** BEGIN DATA SEGMENT **
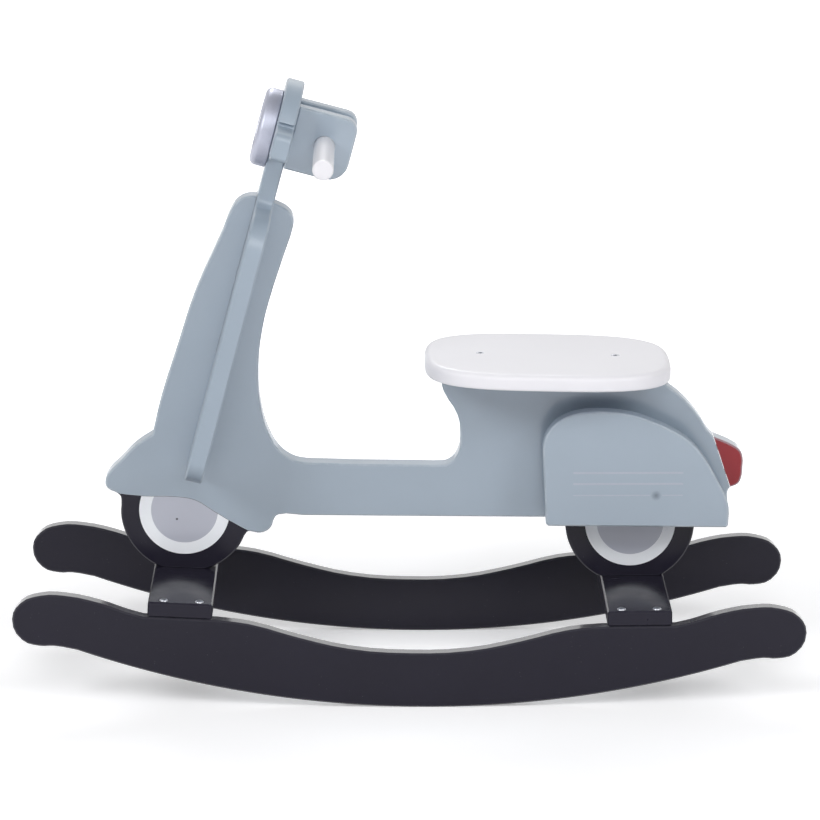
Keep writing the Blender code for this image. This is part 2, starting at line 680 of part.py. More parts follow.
# Wheels and cross-boards
def make_wheel(end, hub_x, seam, seat, body):
    """A flat wheel in the plane of the body, cut to its cross-board below."""
    wheel = plate_piece(end + "_wheel_plate", below(seam), BLACK)
    depth = WHEEL_RADIUS
    floor_size = (4 * WHEEL_RADIUS, 2 * BODY_THICKNESS, depth)
    floor_middle = (0, 0, BOARD_THICKNESS + FIT_GAP - depth / 2)
    cut(wheel, box("floor_" + end, floor_size, seat, floor_middle))
    for place, along in (("fore", -1), ("aft", 1)):
        x = hub_x + along * WHEEL_DOWEL_OFFSET
        middle = (x, 0, seam_height(seam, x))
        name = end + "_wheel_dowel_" + place
        add_dowel(name, WHEEL_DOWEL_LENGTH, TOY, middle, (0, 0, 0), (wheel, body))
    return wheel


def seam_height(seam, x):
    """Height of a seam, read off the two of its points on each side of x."""
    for after, before in zip(seam, seam[1:]):
        if before[0] <= x <= after[0]:
            share = (x - before[0]) / (after[0] - before[0])
            return before[1] + share * (after[1] - before[1])
    return seam[-1][1]


def make_cross_board(end, seat, wheel, rockers):
    size = (BOARD_WIDTH, ROCKER_SPREAD, BOARD_THICKNESS)
    name = end + "_cross_board"
    cross_board = box(name, size, seat, (0, 0, BOARD_THICKNESS / 2), (0, 0, 0), BLACK)
    soften(cross_board, EDGE_ROUND)
    for place, along in (("fore", -1), ("aft", 1)):
        for (side, sign), rocker in zip(SIDES, rockers):
            head_at = (along * BOARD_SCREW_OFFSET, sign * ROCKER_Y, BOARD_THICKNESS)
            screw_name = end + "_board_screw_" + side + "_" + place
            add_screw(screw_name, BOARD_SCREW_LENGTH, seat, head_at, (0, 0, 0), (cross_board, rocker))
        head_at = (along * WHEEL_SCREW_OFFSET, 0, 0)
        screw_name = end + "_wheel_screw_" + place
        add_screw(screw_name, WHEEL_SCREW_LENGTH, seat, head_at, (math.radians(180), 0, 0), (cross_board, wheel))


# Cowls
def cowl_outline():
    return [about_rear_hub(-0.0818, 0.0039, SHARP), about_rear_hub(-0.0840, 0.0061, SHARP),
            about_rear_hub(-0.0887, 0.0723, SHARP), about_rear_hub(-0.0885, 0.0873),
            about_rear_hub(-0.0839, 0.0988), about_rear_hub(-0.0742, 0.1092),
            about_rear_hub(-0.0602, 0.1160), about_rear_hub(-0.0420, 0.1189),
            about_rear_hub(-0.0278, 0.1191), about_rear_hub(-0.0035, 0.1163),
            about_rear_hub(0.0180, 0.1094), about_rear_hub(0.0368, 0.1010),
            about_rear_hub(0.0542, 0.0896), about_rear_hub(0.0690, 0.0722),
            about_rear_hub(0.0813, 0.0519), about_rear_hub(0.0897, 0.0359),
            about_rear_hub(0.0930, 0.0256), about_rear_hub(0.0930, 0.0076, SHARP),
            about_rear_hub(0.0910, 0.0056, SHARP)]


def spacer_outline():
    corners = [(-0.0745, 0.0180, 0.008), (-0.0745, 0.1030, 0.022), (0.0220, 0.1000, 0.030),
               (0.0785, 0.0450, 0.015), (0.0785, 0.0180, 0.008)]
    return filleted([(REAR_WHEEL_X + x, REAR_HUB_Z + z, radius) for x, z, radius in corners])


def make_cowls(body):
    middle_z = REAR_HUB_Z + COWL_DOWEL_RISE
    joined = [body]
    for side, sign in SIDES:
        cowl = board("rear_cowl_" + side, cowl_outline(), COWL_THICKNESS, TOY, (0, sign * COWL_Y, 0),
                     ALONG, BLUE_GREY)
        spacer = board("cowl_spacer_" + side, spacer_outline(), COWL_GAP - 2 * FIT_GAP, TOY,
                       (0, sign * SPACER_Y, 0), ALONG, BLUE_GREY)
        joined += [cowl, spacer]
    length = 2 * (COWL_Y + COWL_THICKNESS / 2 - COWL_DOWEL_INSET)
    for place, along in (("fore", -1), ("aft", 1)):
        middle = (REAR_WHEEL_X + along * COWL_DOWEL_SPACING / 2, 0, middle_z)
        add_dowel("cowl_dowel_" + place, length, TOY, middle, (math.radians(90), 0, 0), joined)


# Tail light
def make_tail_light(body):
    light = plate_piece("tail_light", behind_tail_seam(), RED)
    seam_x = REAR_WHEEL_X + (TAIL_SEAM_TOP[0] + TAIL_SEAM_BOTTOM[0]) / 2
    seam_z = REAR_HUB_Z + (TAIL_SEAM_TOP[1] + TAIL_SEAM_BOTTOM[1]) / 2
    across_seam = (0, TAIL_SEAM_ANGLE, 0)
    for place, up in (("lower", -1), ("upper", 1)):
        reach = up * TAIL_DOWEL_OFFSET
        middle = (seam_x - reach * TAIL_SEAM_NORMAL[1], 0, seam_z + reach * TAIL_SEAM_NORMAL[0])
        add_dowel("tail_dowel_" + place, TAIL_DOWEL_LENGTH, TOY, middle, across_seam, (light, body))


def make_scooter():
    rockers = make_rockers()
    body = make_body()
    shield = make_shield()
    make_headlight(shield)
    make_handlebar(shield)
    make_seat(body)
    front_wheel = make_wheel("front", FRONT_WHEEL_X, front_seam(), FRONT_SEAT, body)
    rear_wheel = make_wheel("rear", REAR_WHEEL_X, rear_seam(), REAR_SEAT, body)
    make_cross_board("front", FRONT_SEAT, front_wheel, rockers)
    make_cross_board("rear", REAR_SEAT, rear_wheel, rockers)
    make_cowls(body)
    make_tail_light(body)
    bpy.context.view_layer.update()


make_scooter()
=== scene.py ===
"""Looks of the painted rocking scooter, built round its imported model.

The frame is the model's own: metres, -X to the headlight, -Y to the rider's left, +Z up.
"""

import math

import bmesh
import bpy
import numpy
from mathutils import Matrix, Vector


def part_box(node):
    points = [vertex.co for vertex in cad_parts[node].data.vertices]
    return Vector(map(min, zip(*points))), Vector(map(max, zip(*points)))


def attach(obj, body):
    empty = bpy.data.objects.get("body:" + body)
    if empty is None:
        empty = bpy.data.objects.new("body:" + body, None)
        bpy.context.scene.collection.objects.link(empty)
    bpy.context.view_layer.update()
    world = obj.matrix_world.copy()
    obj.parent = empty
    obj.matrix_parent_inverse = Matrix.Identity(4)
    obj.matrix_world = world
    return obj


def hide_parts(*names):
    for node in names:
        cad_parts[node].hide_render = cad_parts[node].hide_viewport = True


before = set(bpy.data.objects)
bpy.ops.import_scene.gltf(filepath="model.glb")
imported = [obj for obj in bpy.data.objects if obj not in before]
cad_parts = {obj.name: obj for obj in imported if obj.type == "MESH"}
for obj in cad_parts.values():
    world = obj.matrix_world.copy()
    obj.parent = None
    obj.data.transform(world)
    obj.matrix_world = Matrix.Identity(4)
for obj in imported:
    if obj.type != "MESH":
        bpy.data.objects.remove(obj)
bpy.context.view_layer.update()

# The toy's rest pose: it rolls back on its rockers by this angle, and its arc centre is this high
REST_TILT = math.radians(1.2)
ARC_CENTRE_HEIGHT = 1.007
REST_SHIFT = 0.0195

# Boards and wheels, in the scooter's own frame before it rolls back
WHEEL_HUBS = {"front": (-0.2212, 0.1586), "rear": (0.2158, 0.1547)}
WHEEL_HALF_THICKNESS = 0.011
COWL_OUTER_FACE = 0.048
SHIELD_LEAN = math.radians(13.79)

# Painted rings, and how thick a paint film is and how far it stands off its board
RING_OUTER_RADIUS = 0.0443
RING_INNER_RADIUS = 0.0327
FILM_THICKNESS = 0.00016
FILM_LIFT = 0.00001

# The filled screw hole on each cowl, at this X and Z of the model's frame. Its paint is darkened
# towards the middle as painted shade of the filler's dip
FILLED_HOLE = (0.2398, 0.1872)
FILLED_HOLE_RADIUS = 0.0060
FILLED_HOLE_CORE = 0.0012
FILLED_HOLE_WOBBLE = 0.0012

# The ways that flat faces look, and the toy's two sides along Y
SIDEWAYS = (0, 1, 0)
UPWARD = (0, 0, 1)
ALONG_SHIELD_NORMAL = tuple(Matrix.Rotation(REST_TILT + SHIELD_LEAN, 3, 'Y') @ Vector((1, 0, 0)))
SIDES = (("left", -1), ("right", 1))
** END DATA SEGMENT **
WHAT IS BEING ASKED
Retype exactly the lines above, from the one with "FRONT_SEAT, front_wheel, rockers)" through the one with "if empty is", inclusive.

RIGHT ANSWER
    make_cross_board("front", FRONT_SEAT, front_wheel, rockers)
    make_cross_board("rear", REAR_SEAT, rear_wheel, rockers)
    make_cowls(body)
    make_tail_light(body)
    bpy.context.view_layer.update()


make_scooter()
=== scene.py ===
"""Looks of the painted rocking scooter, built round its imported model.

The frame is the model's own: metres, -X to the headlight, -Y to the rider's left, +Z up.
"""

import math

import bmesh
import bpy
import numpy
from mathutils import Matrix, Vector


def part_box(node):
    points = [vertex.co for vertex in cad_parts[node].data.vertices]
    return Vector(map(min, zip(*points))), Vector(map(max, zip(*points)))


def attach(obj, body):
    empty = bpy.data.objects.get("body:" + body)
    if empty is None:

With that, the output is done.